- [What is needed]: Begin with the line that contains "Continue the FreeCAD" and continue down through the line that contains "self.tree.nodes.clear()"; reproduce those lines exactly and only those.

-- START OF Supplied information --

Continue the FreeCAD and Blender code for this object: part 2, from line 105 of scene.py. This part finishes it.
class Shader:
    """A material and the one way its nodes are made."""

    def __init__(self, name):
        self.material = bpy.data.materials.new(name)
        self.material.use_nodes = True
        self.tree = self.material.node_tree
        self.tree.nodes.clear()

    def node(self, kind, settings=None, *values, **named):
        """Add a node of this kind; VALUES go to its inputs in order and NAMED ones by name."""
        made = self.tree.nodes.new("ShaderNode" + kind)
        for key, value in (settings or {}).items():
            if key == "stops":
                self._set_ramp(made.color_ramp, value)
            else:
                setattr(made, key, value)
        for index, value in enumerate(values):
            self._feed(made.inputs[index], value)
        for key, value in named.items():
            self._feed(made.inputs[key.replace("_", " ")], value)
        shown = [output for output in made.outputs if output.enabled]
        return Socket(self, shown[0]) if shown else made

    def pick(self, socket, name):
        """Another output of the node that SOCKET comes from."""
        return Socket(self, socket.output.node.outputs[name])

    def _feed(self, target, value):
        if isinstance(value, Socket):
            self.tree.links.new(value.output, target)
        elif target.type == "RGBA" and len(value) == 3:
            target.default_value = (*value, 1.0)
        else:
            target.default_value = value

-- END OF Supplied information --
-- START OF Supplied information --

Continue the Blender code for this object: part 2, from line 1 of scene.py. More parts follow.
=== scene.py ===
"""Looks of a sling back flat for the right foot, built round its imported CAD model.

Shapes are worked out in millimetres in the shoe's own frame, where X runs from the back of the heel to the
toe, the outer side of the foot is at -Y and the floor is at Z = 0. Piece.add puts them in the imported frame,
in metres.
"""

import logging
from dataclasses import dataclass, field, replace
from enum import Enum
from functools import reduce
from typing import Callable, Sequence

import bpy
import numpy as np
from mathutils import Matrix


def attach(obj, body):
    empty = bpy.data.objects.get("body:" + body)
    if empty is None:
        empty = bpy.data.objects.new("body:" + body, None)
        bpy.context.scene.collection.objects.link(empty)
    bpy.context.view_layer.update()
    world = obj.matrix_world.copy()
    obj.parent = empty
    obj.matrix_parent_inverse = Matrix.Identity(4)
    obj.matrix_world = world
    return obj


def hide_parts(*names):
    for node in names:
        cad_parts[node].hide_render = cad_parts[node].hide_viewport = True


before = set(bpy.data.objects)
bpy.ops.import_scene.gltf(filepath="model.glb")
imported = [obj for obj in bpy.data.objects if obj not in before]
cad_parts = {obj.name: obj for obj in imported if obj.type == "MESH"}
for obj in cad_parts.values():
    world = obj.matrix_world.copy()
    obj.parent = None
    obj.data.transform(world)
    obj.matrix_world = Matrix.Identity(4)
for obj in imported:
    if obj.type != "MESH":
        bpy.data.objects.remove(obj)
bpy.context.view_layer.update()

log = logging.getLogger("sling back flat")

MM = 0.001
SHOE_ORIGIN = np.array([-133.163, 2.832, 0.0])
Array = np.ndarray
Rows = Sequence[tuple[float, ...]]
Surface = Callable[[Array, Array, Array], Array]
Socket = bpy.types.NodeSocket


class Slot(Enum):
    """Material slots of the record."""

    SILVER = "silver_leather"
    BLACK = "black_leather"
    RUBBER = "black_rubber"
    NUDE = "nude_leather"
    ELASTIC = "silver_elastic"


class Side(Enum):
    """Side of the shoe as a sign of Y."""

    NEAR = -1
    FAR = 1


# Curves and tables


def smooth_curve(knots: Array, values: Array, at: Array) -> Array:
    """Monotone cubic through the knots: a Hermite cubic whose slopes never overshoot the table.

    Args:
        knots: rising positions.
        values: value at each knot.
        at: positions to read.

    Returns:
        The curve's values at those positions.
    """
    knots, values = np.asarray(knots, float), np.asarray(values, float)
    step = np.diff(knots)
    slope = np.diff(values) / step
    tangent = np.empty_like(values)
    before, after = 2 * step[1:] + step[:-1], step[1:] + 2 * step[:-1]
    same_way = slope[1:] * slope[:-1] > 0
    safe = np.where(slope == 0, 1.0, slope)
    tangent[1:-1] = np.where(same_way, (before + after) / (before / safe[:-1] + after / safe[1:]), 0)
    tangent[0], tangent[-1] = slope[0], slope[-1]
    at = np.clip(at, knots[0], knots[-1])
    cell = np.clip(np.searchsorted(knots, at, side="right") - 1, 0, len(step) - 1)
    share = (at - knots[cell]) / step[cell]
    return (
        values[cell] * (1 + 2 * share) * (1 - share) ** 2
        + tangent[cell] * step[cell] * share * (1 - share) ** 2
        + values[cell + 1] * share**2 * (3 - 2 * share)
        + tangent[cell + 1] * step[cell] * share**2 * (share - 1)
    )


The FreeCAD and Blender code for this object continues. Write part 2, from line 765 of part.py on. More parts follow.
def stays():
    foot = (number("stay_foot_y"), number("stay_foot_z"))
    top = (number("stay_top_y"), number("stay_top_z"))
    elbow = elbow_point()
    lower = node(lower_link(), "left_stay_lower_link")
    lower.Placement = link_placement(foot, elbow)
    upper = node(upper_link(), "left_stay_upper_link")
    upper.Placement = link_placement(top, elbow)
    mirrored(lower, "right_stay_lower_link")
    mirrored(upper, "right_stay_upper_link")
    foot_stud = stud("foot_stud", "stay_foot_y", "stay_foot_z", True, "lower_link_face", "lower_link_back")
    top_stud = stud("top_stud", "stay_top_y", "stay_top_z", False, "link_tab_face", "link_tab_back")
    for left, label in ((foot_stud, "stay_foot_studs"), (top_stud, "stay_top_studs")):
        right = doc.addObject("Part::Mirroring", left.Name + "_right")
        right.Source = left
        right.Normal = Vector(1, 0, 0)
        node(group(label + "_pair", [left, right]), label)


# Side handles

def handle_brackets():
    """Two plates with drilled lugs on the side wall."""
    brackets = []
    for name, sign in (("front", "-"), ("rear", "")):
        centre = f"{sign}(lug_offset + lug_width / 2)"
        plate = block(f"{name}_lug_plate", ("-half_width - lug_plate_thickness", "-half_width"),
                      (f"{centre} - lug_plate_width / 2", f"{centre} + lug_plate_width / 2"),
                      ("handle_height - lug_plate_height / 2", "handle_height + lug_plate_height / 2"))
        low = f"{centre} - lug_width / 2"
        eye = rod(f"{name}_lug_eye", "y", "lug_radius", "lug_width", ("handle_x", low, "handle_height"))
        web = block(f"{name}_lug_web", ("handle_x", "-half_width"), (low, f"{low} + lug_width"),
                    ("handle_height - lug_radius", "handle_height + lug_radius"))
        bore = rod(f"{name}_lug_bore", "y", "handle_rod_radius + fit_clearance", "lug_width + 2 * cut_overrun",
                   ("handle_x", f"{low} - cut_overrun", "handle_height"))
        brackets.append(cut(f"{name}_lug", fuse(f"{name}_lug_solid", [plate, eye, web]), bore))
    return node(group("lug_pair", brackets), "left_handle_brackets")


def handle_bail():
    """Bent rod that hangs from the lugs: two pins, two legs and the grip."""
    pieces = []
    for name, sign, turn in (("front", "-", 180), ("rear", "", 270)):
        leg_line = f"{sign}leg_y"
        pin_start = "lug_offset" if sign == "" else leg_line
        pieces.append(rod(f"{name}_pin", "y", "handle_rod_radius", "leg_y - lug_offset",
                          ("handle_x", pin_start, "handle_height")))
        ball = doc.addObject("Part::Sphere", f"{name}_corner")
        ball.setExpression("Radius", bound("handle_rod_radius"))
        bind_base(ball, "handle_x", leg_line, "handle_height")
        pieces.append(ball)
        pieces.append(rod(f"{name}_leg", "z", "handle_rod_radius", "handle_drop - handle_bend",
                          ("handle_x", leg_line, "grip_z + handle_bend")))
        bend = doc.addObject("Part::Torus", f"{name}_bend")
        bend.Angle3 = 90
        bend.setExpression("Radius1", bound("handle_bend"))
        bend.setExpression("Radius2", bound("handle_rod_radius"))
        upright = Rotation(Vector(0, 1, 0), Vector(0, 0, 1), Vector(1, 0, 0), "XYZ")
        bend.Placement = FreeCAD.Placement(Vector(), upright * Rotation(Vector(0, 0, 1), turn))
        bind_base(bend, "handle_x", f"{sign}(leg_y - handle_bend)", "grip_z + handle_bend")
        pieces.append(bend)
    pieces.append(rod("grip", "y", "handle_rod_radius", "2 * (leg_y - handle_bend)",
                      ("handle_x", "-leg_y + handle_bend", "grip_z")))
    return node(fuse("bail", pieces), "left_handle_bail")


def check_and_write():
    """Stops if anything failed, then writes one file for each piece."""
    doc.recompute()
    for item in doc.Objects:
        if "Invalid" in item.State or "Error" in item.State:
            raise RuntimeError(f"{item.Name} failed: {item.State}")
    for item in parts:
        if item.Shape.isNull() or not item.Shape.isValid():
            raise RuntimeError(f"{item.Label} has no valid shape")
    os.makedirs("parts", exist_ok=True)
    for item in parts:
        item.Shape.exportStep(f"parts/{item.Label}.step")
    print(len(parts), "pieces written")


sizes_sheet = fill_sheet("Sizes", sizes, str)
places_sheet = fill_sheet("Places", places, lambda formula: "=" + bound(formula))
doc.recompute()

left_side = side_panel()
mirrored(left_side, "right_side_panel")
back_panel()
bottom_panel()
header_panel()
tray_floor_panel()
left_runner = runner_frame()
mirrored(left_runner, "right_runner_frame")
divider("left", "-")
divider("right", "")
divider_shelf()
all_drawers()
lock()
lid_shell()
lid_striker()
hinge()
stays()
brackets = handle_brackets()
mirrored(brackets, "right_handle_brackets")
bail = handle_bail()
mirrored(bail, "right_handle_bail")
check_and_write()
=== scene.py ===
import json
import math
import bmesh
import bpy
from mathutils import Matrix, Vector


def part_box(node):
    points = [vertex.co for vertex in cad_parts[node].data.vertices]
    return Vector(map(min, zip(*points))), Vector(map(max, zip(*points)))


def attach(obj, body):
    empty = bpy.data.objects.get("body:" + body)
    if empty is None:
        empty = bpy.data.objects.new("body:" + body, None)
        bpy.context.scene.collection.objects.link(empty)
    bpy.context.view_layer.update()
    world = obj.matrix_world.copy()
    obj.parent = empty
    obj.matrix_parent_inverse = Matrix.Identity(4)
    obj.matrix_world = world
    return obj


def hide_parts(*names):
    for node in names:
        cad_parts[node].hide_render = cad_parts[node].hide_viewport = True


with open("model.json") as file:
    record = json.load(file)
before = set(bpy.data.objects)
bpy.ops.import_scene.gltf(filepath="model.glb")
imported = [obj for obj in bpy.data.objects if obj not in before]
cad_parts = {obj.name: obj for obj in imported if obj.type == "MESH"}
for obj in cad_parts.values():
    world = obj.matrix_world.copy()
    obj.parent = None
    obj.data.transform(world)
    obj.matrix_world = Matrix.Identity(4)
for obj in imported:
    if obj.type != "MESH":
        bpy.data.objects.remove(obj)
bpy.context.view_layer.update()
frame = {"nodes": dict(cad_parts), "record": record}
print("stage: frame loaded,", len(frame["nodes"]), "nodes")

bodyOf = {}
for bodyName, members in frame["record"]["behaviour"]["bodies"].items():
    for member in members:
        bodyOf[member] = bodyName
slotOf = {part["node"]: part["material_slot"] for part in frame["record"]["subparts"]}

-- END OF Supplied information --

- [Response below]:
Continue the FreeCAD and Blender code for this object: part 2, from line 105 of scene.py. This part finishes it.
class Shader:
    """A material and the one way its nodes are made."""

    def __init__(self, name):
        self.material = bpy.data.materials.new(name)
        self.material.use_nodes = True
        self.tree = self.material.node_tree
        self.tree.nodes.clear()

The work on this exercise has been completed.